Compassion is the word I most associated with Neptune. Familiarity does breed contempt, now I also associate dishonesty, apathy, delusion, and addiction with the planet. As the Planet of shattered dreams ebbs away from any direct hits, I have slowly realized how I created my own hell. And how did I manage that? Compassion was my gasoline. I can and have made excuses for everyone. My daughter had caught on to my pattern and reminds me that I can not date anyone I feel sorry for, yeah that has kept me at home for the last year.
I think that the love of freedom that springs from my Aquarian housed planets assumes that everyone will treat each other fairly. My natal Neptune is on the MC, I am a beacon for lost souls. This is not a great combination, as they square each other. How does one show compassion and yet not keep the cycle going? One is to realize that nothing is as it seems. What might be uncomfortable is just that, rarely is it a matter of life or death. Is the quick fix and giving in really doing anyone a favor? Probably not, and often the peripheral damage is the worst. (just ask children of alcoholics what I mean)
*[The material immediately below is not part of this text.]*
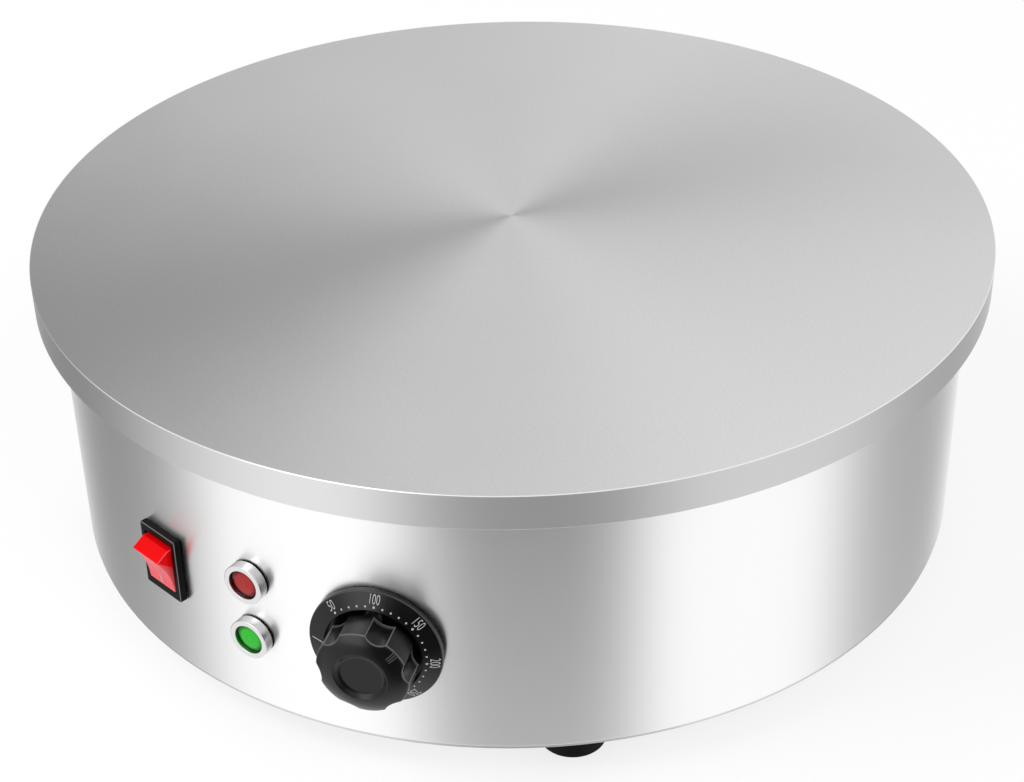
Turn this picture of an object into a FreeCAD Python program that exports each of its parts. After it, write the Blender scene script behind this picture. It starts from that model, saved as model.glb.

So now that I no longer want to encourage ill behaviors, how can I change it? The fog has lifted, I can only change myself. I have to set boundaries and enforce them. I am not taking away from anyone, just protecting myself…. and in the long run giving the dependent person their own set of guidelines on how to deal with me. All around it sounds healthy, right? Accepting anything less is the old Neptune shell game.